Some of us have fond and not-so-fond memories tied to each of these games. And I would hazard to guess that many of you, especially if you are in your 30s or older, have a similar memory of being a kid, staring at these games on a shelf, trying to decide if any of them were worth the time to figure out with your siblings or friends on a boring day. Board games were more like Bored Games. (I bet most of you have said that at some point.)

The only other time you ever looked at the shelf of games was if your family, or your friends family, decided to have a Family Game Night. Back then, these classic board games were your only choices whether you liked it or not.

Parcheesi - Royal Game of India
*grumble grumble*

My family had a fairly sizable collection of games, I remember there being at least 25 different boxes in that cabinet. I don’t remember most of them… because we never played them. If my parents had friends or family over, if they played a game, it was usually a playing card game, which was Euchre 95% of the time. We did occasionally have a board game night, but it was usually a game like Trouble, Sorry, or Parcheesi. I also remember my younger sister had a thing for Candy Land.

I remember learning to dislike the roll to move around a board mechanic fairly early. When I got a little older, I hated it even more in Monopoly… *insert flashback sequence of me landing on some beefed up property and pretty much handing the game away*… *but not quite my whole game*… *no, just enough to permanently cripple me for the next 30 mins before I am actually allowed lose.*… *And then sit around trying to pretend to be part of the fun while the second place player goes through the same fate.* I eventually learned how to win more often in Monopoly, but I never really felt good about it. I’ll talk about it another time.

I never liked UNO, but I had a friend who’s family was obsessed with it. Each time I stayed the night over there, I would be roped in to at least seven or eight rounds of it. I cringe any time someone brings it up. It can be fun, but the next time someone runs to their game closet full of excitement to bring it out, I think I am going to throw up.

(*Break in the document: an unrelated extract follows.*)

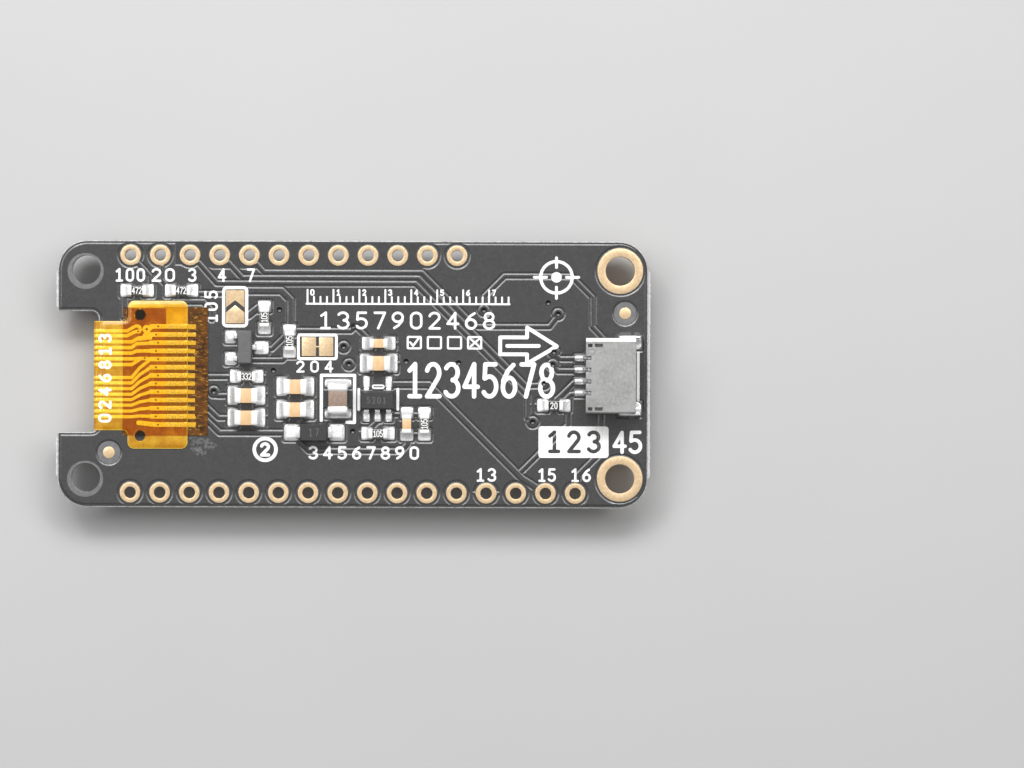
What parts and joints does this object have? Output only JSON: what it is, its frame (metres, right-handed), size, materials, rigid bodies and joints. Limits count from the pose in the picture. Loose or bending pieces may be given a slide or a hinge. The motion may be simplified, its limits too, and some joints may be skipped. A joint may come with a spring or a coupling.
{
  "type": "small oled display module",
  "caption": "Small display module: a narrow board with rows of plated header holes, a folded amber flex, chip parts and a side-entry cable socket; display and push buttons on the far side.",
  "frame": {"origin": "under the centre of the board, on the outer face of the display, which the module rests on", "axes": "+X along the board towards the cable socket, +Y across it, +Z out of the component side"},
  "size_m": [0.051, 0.0228, 0.0066],
  "materials": {
    "board_black": "dark solder mask over glass-fibre laminate, semi-matt",
    "gold_plating": "soft satin gold over copper",
    "solder": "bright reflowed solder, slightly dimpled",
    "display_glass": "clear glass, ground edges",
    "polariser_film": "very dark gloss film",
    "silicon": "polished grey silicon",
    "foam_tape": "dark foam tape",
    "amber_flex": "translucent amber film over bright traces",
    "amber_tape": "thin translucent amber tape",
    "resistor_black": "dark glazed top between bright end caps",
    "capacitor_ceramic": "fine-grained peach ceramic between tinned end caps",
    "ferrite": "matt warm grey ferrite between tinned end caps",
    "package_black": "matt moulded epoxy",
    "package_grey": "matt moulded epoxy, greyer",
    "tinned_lead": "tinned sheet metal",
    "connector_plastic": "light grey moulded plastic",
    "button_base": "black moulded plastic",
    "button_steel": "thin stamped sheet",
    "button_plunger": "off-white moulded plastic"
  },
  "bodies": {
    "board": {"pcb": "board_black", "header_hole_plating": "gold_plating", "mount_hole_plating": "gold_plating", "bare_pads": "gold_plating", "solder_joints": "solder", "oled_main_glass": "display_glass", "oled_rear_glass": "display_glass", "polariser": "polariser_film", "driver_chip": "silicon", "mounting_tape": "foam_tape", "flex_tail": "amber_flex", "flex_cover_tape": "amber_tape", "resistor_1": "resistor_black", "resistor_2": "resistor_black", "resistor_3": "resistor_black", "resistor_4": "resistor_black", "resistor_5": "resistor_black", "resistor_6": "resistor_black", "resistor_7": "resistor_black", "resistor_8": "resistor_black", "capacitor_1": "capacitor_ceramic", "capacitor_2": "capacitor_ceramic", "capacitor_3": "capacitor_ceramic", "capacitor_4": "capacitor_ceramic", "capacitor_5": "capacitor_ceramic", "capacitor_6": "capacitor_ceramic", "capacitor_7": "capacitor_ceramic", "chip_inductor": "ferrite", "diode_body": "package_black", "diode_leads": "tinned_lead", "transistor_body": "package_grey", "transistor_leads": "tinned_lead", "regulator_body": "package_black", "regulator_leads": "tinned_lead", "connector_housing": "connector_plastic", "connector_contacts": "tinned_lead", "connector_tabs": "tinned_lead", "button_a_base": "button_base", "button_a_cover": "button_steel", "button_a_dome": "button_steel", "button_a_terminals": "tinned_lead", "button_b_base": "button_base", "button_b_cover": "button_steel", "button_b_dome": "button_steel", "button_b_terminals": "tinned_lead", "button_c_base": "button_base", "button_c_cover": "button_steel", "button_c_dome": "button_steel", "button_c_terminals": "tinned_lead", "button_d_base": "button_base", "button_d_cover": "button_steel", "button_d_dome": "button_steel", "button_d_terminals": "tinned_lead"},
    "button_a": {"button_a_plunger": "button_plunger"},
    "button_b": {"button_b_plunger": "button_plunger"},
    "button_c": {"button_c_plunger": "button_plunger"},
    "button_d": {"button_d_plunger": "button_plunger"}
  },
  "joints": [
    {"name": "button_a_press", "type": "slide", "parent": "board", "child": "button_a", "axis": [0, 0, 1], "range_m": [0, 0.0002], "stiffness_N_per_m": 100, "springref_m": -0.0001, "deforming": ["button_a_dome"]},
    {"name": "button_b_press", "type": "slide", "parent": "board", "child": "button_b", "axis": [0, 0, 1], "range_m": [0, 0.0002], "stiffness_N_per_m": 100, "springref_m": -0.0001, "deforming": ["button_b_dome"]},
    {"name": "button_c_press", "type": "slide", "parent": "board", "child": "button_c", "axis": [0, 0, 1], "range_m": [0, 0.0002], "stiffness_N_per_m": 100, "springref_m": -0.0001, "deforming": ["button_c_dome"]},
    {"name": "button_d_press", "type": "slide", "parent": "board", "child": "button_d", "axis": [0, 0, 1], "range_m": [0, 0.0002], "stiffness_N_per_m": 100, "springref_m": -0.0001, "deforming": ["button_d_dome"]}
  ]
}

Risk was another for me… which is odd because it definitely fits in with stuff I like. But I got into it way later than most of the people I played against. My earliest memories of it are just me slowly getting beat and not having much fun. Same with Axis and Allies, though not quite to the same degree.

I could go on and on, but let’s cut to the chase. I have played a lot of older games. I remember fondly making up my own games, because the ones we had did not quite scratch the itch I had. It would not be until later in high school that I was introduced to options that went well beyond my imagination at the time. Once I found those, I was happy to be rid of the classics.

If I did have to choose my favorites of the big classics, Clue and Battleship. But there are plenty of other games I would play before them.

A Larger World

Every person has their own style. I am sure there are plenty of people out there that are huge enthusiasts for the classics. And if you are one, know that I support and encourage you to continue playing what you love. But even beyond old verses new, there are many different categories of table top games and back in the late 90s this was a big deal to me. I remember being introduced to games like D&D and Magic: The Gathering and being blown away at the depth and adventure. It was like a Matrix moment, when I was brought to my first gaming store… What I thought was the extent of the industry was a lie, there was a whole world of unexplored games.

Oh I ate it up, I had to try everything, there were new ways to play. People were actually making games that were not flat boards with squares and rolling dice. I wanted to tell the world. This was back when the hobby scene was a social negative. D&D was something you couldn’t really talk openly about without people giving you a look of concern. (Still a bit of a problem today, but not nearly what it was.)

It just seemed that more of the “Hobby” games were better at what they did. If it was a strategy game, it had more depth. Luck based games had better, more focused themes. (or at least a wider variety) There was more thought put into the art, the story, the worlds. It is like the difference between a cheap sandwich cookie vs freshly baked chocolate chip cookie. Warm rich complex flavor…. mmm cookies.

I think, even if I was introduced to hobby games first and then to the classics…. I think I would have the same reaction. Many of the classics are just not on the same level. Sure there are hobby level games that are not good or are a bit over rated. But on average, they offer a better experience.

Anyway, this post seems to have become more of a rambling than anything. I hope to put up something more coherent in the future.

Anyway, Love and Happy Gaming everyone!